Now, we’re not sure if the window display was a result of the accidental placing of two mannequins too close together or an indication of the Levi Company’s support of the marriage equality initiatives recently voted into law in Maine Maryland and Washington State during the Presidential elections last week, but we are feeling it. Go Forth, indeed, Levi’s…
3 – Quiet As Its Kept, Fashion has plenty of “boy-on-boy” action
Mert Alas and Marcus Piggott are but one set of ‘mano a mano’ creative teams that are making their marks in the industry. Design teams Aquilano Rimondi, Costello Tagliapietra (who can do NO wrong in our book), Proenza Schouler, Viktor and Rolf, Dolce and Gabbana, and Duckie Brown immediately come to mind. Innovative image makers like old-school Stylists-extraordinaires Malcolm and Kazumi, style-svengalis Mathu and Zaldy (who made up Rupaul’s original Drag Race team) and-yes – Chad and Llewellyn from THE STYLEMONSTERS manipulate clothes in editorials to induce conspicuous consumption. Newbie designers Shane Gabier and Chris Peters of clothing line “Creatures of the Wind” are bubbling under the surface as “the new Proenza Schouler”. Menswear designers on the solo tip to watch include Antonio Azzuolo, Carlos Campos, Andrew Nowell and Alejandro Ingelmo. W magazine’s powerhouse of a Fashion/Style Director Edward Enninful and uber-stylist Karl Templer leave no sartorial stone unturned. So, let’s hear it for the boys that spin the fashion wheel “right round, baby, right round”…
4 – Quiet As Its Kept, this ‘Top Chef’ is serving up more than just fine fare…
Ladies…who doesn’t love an attractive, enterprising, intelligent straight man that can cook, throw a fierce party, AND dress to the nines? Always sartorially-turned out with his trademark flash of burnt orange somewhere on his person, Marcus Samuelsson is the modern-day ‘Harlem Renaissance’ man, straddling the “foodie-as-fashionista” fence; the kind that writes cookbook tomes that appear on the top of the New York Times’ bestseller list (his latest being the fantastic read, “Yes, Chef”), bests some of the world’s top chefs/restaurateurs on The Food Network’s reality cooking program ‘Top Chef Masters’ and ‘Chopped All Stars’, marries a beautifully statuesque Ethiopian photographer that could very well have been a model in her formative years (and, quiet as its kept, still could), and all of this while donating time and currency to charities that support up-and-coming aspiring chefs from educationally impoverished backgrounds.
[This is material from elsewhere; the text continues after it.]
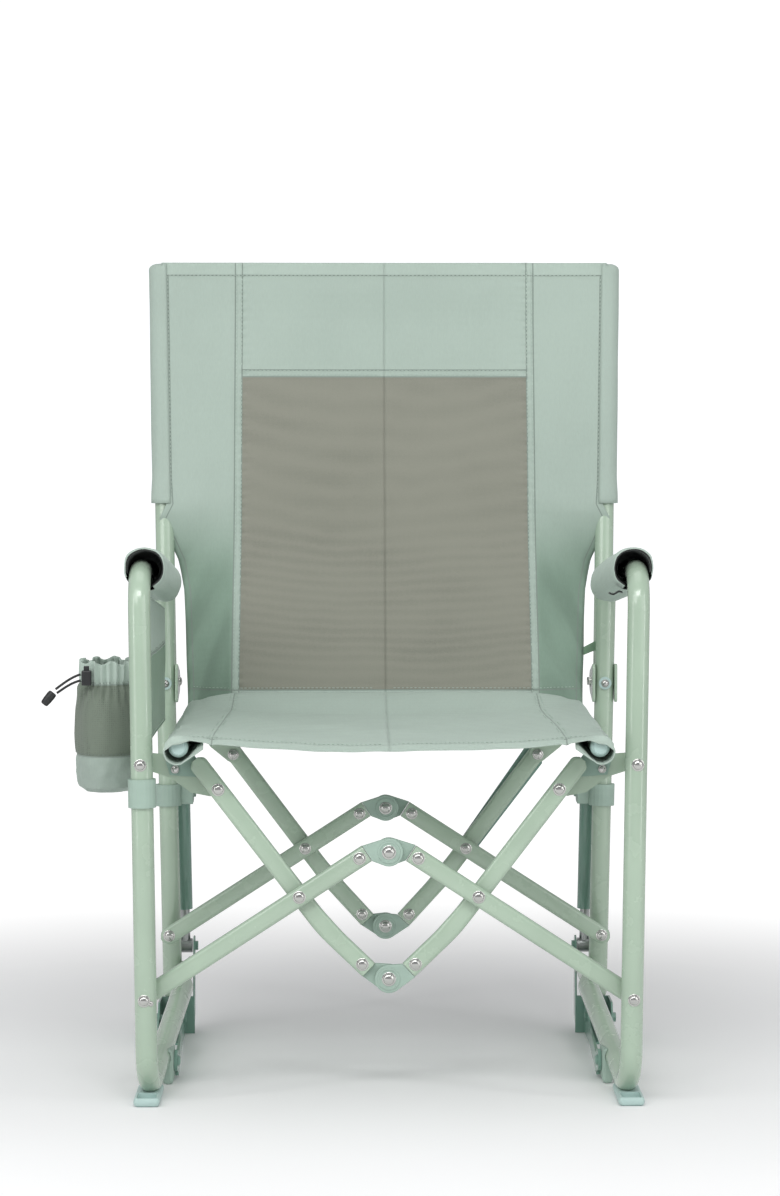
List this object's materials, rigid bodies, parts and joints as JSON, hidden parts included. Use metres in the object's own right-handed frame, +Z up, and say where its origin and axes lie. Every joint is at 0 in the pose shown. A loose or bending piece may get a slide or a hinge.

Yet not only can he can BRING IT in the kitchen but also in the club. For evidence of both of these facts, go uptown to The Red Rooster Restaurant on 125th Street in Harlem- which we’ve dubbed the ‘Bar Pitti” above 14th Street’, because of the “see and be seen” atmosphere. Have the shrimp and grits- that is, if you can get a table in the restaurant, which is packed 7 days a week (they do take reservations, however- but sometimes they are an unbelievable 30 days out). Meanwhile in the space downstairs from the ground-floor restaurant (which is dubbed Ginny’s Supper Club), he throws the swankest soirees- the most notorious being his annual Halloween Party. The party he threw his year- which occurred during the decrescendo of Hurricane Sandy- was no exception. Fashion insiders from all over NYC, rife with cabin fever, got into their well-appointed costumes and clamored to get in the doors; we’re talking some of the hottest fashion stylists, face-beaters, wig-adjusters, fashion television luminaries and designers alike rubbing shoulders with hedge-funders, lawyers and musicians in a Dionysian dance scene reminiscent of Studio 54- minus the door policy!
It was, for all intents and purposes, the Uptown version of Marc Jacobs’ notorious Halloween bashes. When we left, there were STILL people waiting to get into the already-overcrowded Halloween blowout, hoping to register for the Best Costume prizes. Besides straddling the foodie-as-fashionista fence, Mr. Samuelsson throws a mean shindig; whether its in Harlem, at Lincoln Center during Fashion Week or for President Obama! Truthfully, he’s made Harlem, New York into his own image of Haarlem- away from his Scandinavian roots in Sweden (by way of Ethiopia)…But don’t believe us, get thee Uptown to 125th Street and see for yourself…
5 – Quiet As Its Kept, there are some artists who take ‘Killing” Fashion seriously…
There are artists out there that have a cogent understanding of fashion, both as a form of expression and as an industry; either as a way of communicating who you are to the world or as a cut-throat business with ridiculous mark-ups. Some use their art to elicit either thought-provoking discussion or pangs of panic and disgust. Graffiti artist Erni Vales got our attention during a showing at the Chelsea Market last spring with this anime take on label-hunters entitled “Fashion Assassins” ( If you look closely enough, you should be able to make out the logos of 10 fashion houses on the body of the “assassin”). Take your time…
Vales explored the interconnection between fashion and anime, but controversial photographer/visual artist Tyler Shields discovered the same between fashion and animus. This past May he sat behind the lens, clicking the shutter button to capture the sequence of events when his girlfriend Francesca Eastwood (yes, daughter of Clint) took a chainsaw-and then a blowtorch- to a crocodile Hermes Birkin bag, reported worth “100,000.
The project was widely panned as anything but art (“arrogant”, “wasteful”, “insensitive”, and “crass” were just a few of the glowing reviews). Shields says he bought the $100,000 purse out of his own pocket and that he destroyed it because he “wanted to immortalize it.” The backlash throughout the art and fashion worlds was FIERCE, raising the couture-level ire of current and aspiring Birkin bag owners all over the world. Shields wasn’t the only target of criticism in the project; Francesca subsequently received death threats. Quiet as its kept, we are torn; as self-professed voluptuaries that also realize that material things are just that-things. We don’t know how we feel about this. Was it was a “homage to Hermes”, a societal commentary on the value we place on materialism, or an act of virtual violence against those that cling desperately to the ubiquitous trophy bag- Upper East Side doyennes, Basketball Wives, and/or even Jane Birkin herself. What say ye?